Now I don't want to sound too Eeyorish here.

There is also a respectable argument that risk-averse businesses never start investing again properly until they see consumers spending confidently for more than just a few weeks.

The lesson of recent British economic history is that consumer spending almost always leads any economic recovery, that it is naive to expect that first surge of recovery to come from anywhere else but shoppers.

But if, over the longer term, the UK's economic growth does not lessen its dependence on consumer spending - if more momentum does not come from trade and investment - then we will be bust again all too soon.

UPDATE 13:45

I am guilty of painting our economic recovery in the three months to June as being a bit uglier and less balanced than perhaps it was.
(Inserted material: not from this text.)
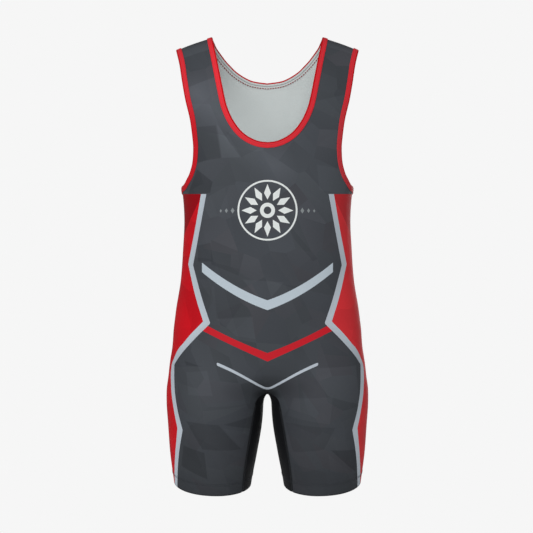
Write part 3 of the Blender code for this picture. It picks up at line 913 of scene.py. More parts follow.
def stitches(name, rows, thread, girth=THREAD):
    """Rows of stitches in one mesh. A row is a line, its normals, and the pitch and length of a stitch."""
    all_points, all_faces, total = [], [], 0
    turn = (2 * pi * np.arange(THREAD_SIDES) / THREAD_SIDES)[:, None]
    for line, normal, (pitch, length) in rows:
        run = running(line)
        starts = np.arange(pitch / 2, run[-1] - length, pitch)
        n = unit(at_distance(normal, run, starts + length / 2))
        ahead = unit(at_distance(line, run, starts + length) - at_distance(line, run, starts))
        side = np.cross(n, ahead)
        circle = n[:, None] * np.sin(turn) + side[:, None] * np.cos(turn)
        rings = []
        for share, lift, wide in STITCH_RINGS:
            at = at_distance(line, run, starts + length * share) + n * lift * girth
            rings.append(at[:, None] + circle * girth * wide * STITCH_ROUND)
        points = np.stack(rings, 1)
        number = total + np.arange(points[..., 0].size).reshape(points.shape[:3])
        ahead_ring = np.roll(number, -1, 2)
        quad = np.stack([number[:, :-1], ahead_ring[:, :-1], ahead_ring[:, 1:], number[:, 1:]], -1)
        all_points.append(points.reshape(-1, 3))
        all_faces.append(quad.reshape(-1, 4))
        total += number.size
    points, faces = np.vstack(all_points), np.vstack(all_faces)
    uv = points[:, [0, 2]]
    return make_piece(name, points, faces, np.zeros(len(faces)), uv, [thread])


def open_row(line, lift, stitch):
    """A row over the cloth, or inside it where the lift is below zero."""
    normal = outward(line)
    return (line + normal * lift, normal * np.sign(lift), stitch)


def closed_row(loop, lift, stitch):
    return open_row(np.vstack([loop, loop[:1]]), lift, stitch)


def zigzag(line, half, step):
    """A line that crosses from side to side of a seam."""
    run = running(line)
    spots = np.arange(0, run[-1], step)
    base = at_distance(line, run, spots)
    across = np.cross(outward(base), heading(base))
    swing_side = np.where(np.arange(len(spots)) % 2 == 0, half, -half)
    return settle(base + across * swing_side[:, None])


def flat_seam(line):
    """Rows of a flat stretch seam: two straight needle rows and the cover thread between them."""
    rows = []
    for side in (-1, 1):
        rows.append(open_row(moved_over(line, SEAM_ROLL * SEAM_NEEDLES, side), THREAD_LIFT, SEAM_STITCH))
    cover = zigzag(line, SEAM_ROLL * COVER_REACH, COVER_STEP)
    return rows + [open_row(cover, COVER_LIFT, COVER_STITCH)]


# ---------------------------------------------------------------- shader helpers
class Graph:
    """Short ways of adding shader nodes to one tree."""

    def __init__(self, tree):
        self.tree = tree

    def node(self, kind, **settings):
        made = self.tree.nodes.new("ShaderNode" + kind)
        for name, value in settings.items():
            setattr(made, name, value)
        return made

    def feed(self, socket, value):
        if isinstance(value, bpy.types.NodeSocket):
            self.tree.links.new(value, socket)
        else:
            socket.default_value = value

    def math(self, operation, a, b=0.0, c=0.0):
        made = self.node("Math", operation=operation)
        for socket, value in zip(made.inputs, (a, b, c)):
            self.feed(socket, value)
        return made.outputs[0]

    def both(self, *masks):
        out = masks[0]
        for mask in masks[1:]:
            out = self.math("MULTIPLY", out, mask)
        return out

    def split(self, vector):
        made = self.node("SeparateXYZ")
        self.feed(made.inputs[0], vector)
        return made.outputs[0], made.outputs[1], made.outputs[2]

    def join(self, x, y, z=0.0):
        made = self.node("CombineXYZ")
        for socket, value in zip(made.inputs, (x, y, z)):
            self.feed(socket, value)
        return made.outputs[0]

    def mix(self, share, a, b):
        made = self.node("Mix", data_type="RGBA")
        self.feed(made.inputs[0], share)
        self.feed(made.inputs[6], a)
        self.feed(made.inputs[7], b)
        return made.outputs[2]

    def scaled(self, colour, share):
        """A colour made lighter or darker by a number."""
        made = self.node("VectorMath", operation="SCALE")
        plain = isinstance(colour, tuple)
        self.feed(made.inputs[0], colour[:3] if plain else colour)
        self.feed(made.inputs["Scale"], share)
        return made.outputs[0]

    def remap(self, value, low, high, to_low=0.0, to_high=1.0):
        made = self.node("MapRange")
        for socket, item in zip(made.inputs, (value, low, high, to_low, to_high)):
            self.feed(socket, item)
        return made.outputs[0]

    def group(self, tree, **inputs):
        made = self.node("Group", node_tree=tree)
        for name, value in inputs.items():
            self.feed(made.inputs[name.replace("_", " ")], value)
        return made.outputs

    def noise(self, vector, scale, detail):
        made = self.node("TexNoise")
        self.feed(made.inputs["Vector"], vector)
        self.feed(made.inputs["Scale"], scale)
        self.feed(made.inputs["Detail"], detail)
        return made.outputs[0]


def new_group(name, inputs, outputs):
    """An empty node group with named sockets, and the graph that fills it."""
    tree = bpy.data.node_groups.new(name, "ShaderNodeTree")
    for label, kind in inputs:
        tree.interface.new_socket(label, in_out="INPUT", socket_type="NodeSocket" + kind)
    for label, kind in outputs:
        tree.interface.new_socket(label, in_out="OUTPUT", socket_type="NodeSocket" + kind)
    given = tree.nodes.new("NodeGroupInput").outputs
    return Graph(tree), given, tree.nodes.new("NodeGroupOutput").inputs


# ---------------------------------------------------------------- shared effects
COURSE = 0.8          # height of a stitch over its width
STITCH_LEAN = 1.4     # how steeply the two legs of a stitch lean together
LOOP_SHARE = 0.35     # shares of the stitches and of the ribs in the relief
RIB_SHARE = 0.65
YARN_SCALE = 260.0
CLOUD_SCALE = 17.0


def knit_group():
    """Fine plain knit: columns of small V stitches, with slightly uneven yarn."""
    g, given, out = new_group(
        "knit",
        [("Cloth", "Vector"), ("Gauge", "Float"), ("Unevenness", "Float")],
        [("Height", "Float"), ("Shade", "Float")],
    )
    u, v, _ = g.split(given["Cloth"])
    column = g.math("DIVIDE", u, given["Gauge"])
    beside = g.math("PINGPONG", column, 0.5)
    course = g.math("DIVIDE", v, g.math("MULTIPLY", given["Gauge"], COURSE))
    leaning = g.math("ADD", course, g.math("MULTIPLY", beside, STITCH_LEAN))
    loop = g.math("SINE", g.math("MULTIPLY", leaning, 2 * pi))
    rib = g.math("SINE", g.math("MULTIPLY", beside, 2 * pi))
    height = g.math("MULTIPLY_ADD", loop, LOOP_SHARE, g.math("MULTIPLY", rib, RIB_SHARE))
    g.feed(out["Height"], height)
    yarn = g.noise(given["Cloth"], YARN_SCALE, 3.0)
    cloud = g.noise(given["Cloth"], CLOUD_SCALE, 2.0)
    blend = g.math("MULTIPLY_ADD", yarn, 0.5, g.math("MULTIPLY", cloud, 0.5))
    spread = g.math("MULTIPLY", g.math("SUBTRACT", blend, 0.5), given["Unevenness"])
    g.feed(out["Shade"], g.math("ADD", 1.0, spread))
    return g.tree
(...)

Of the growth of 0.7%, 0.2% came from "distribution, hotels and catering" (broadly the retail bit of the services industry).

Analysed in a different way, by expenditure (as opposed to output) we get the same result: household consumption contributing 0.2% of the 0.7% growth.

So broadly consumer spending is behind about a third of the current recovery.

But imports have been rising slower than exports, and the UK's trade deficit has narrowed (though it is still bigger than most would see as comfortable).

A narrowing of the trade deficit therefore contributed 0.3% of the quarter-on-quarter growth.

To put it another way, we are still quite along way from paying our way in the world, by selling more abroad than we buy from overseas. But at least - and at last, some would say - we are moving nearer balance.

If you are interested, by far the biggest contributor to the recovery in the second quarter, was a surge in pay - which the Office for National Statistics puts down to a huge jump in bonuses.

Lots of bonuses were paid after the end of the last tax year, to take advantage of the lowering by five percentage points in the top rate of tax.

This increase in employee compensation, the biggest since 2000, will not be sustained - which suggests there may be a drag on growth in the latter half of the year.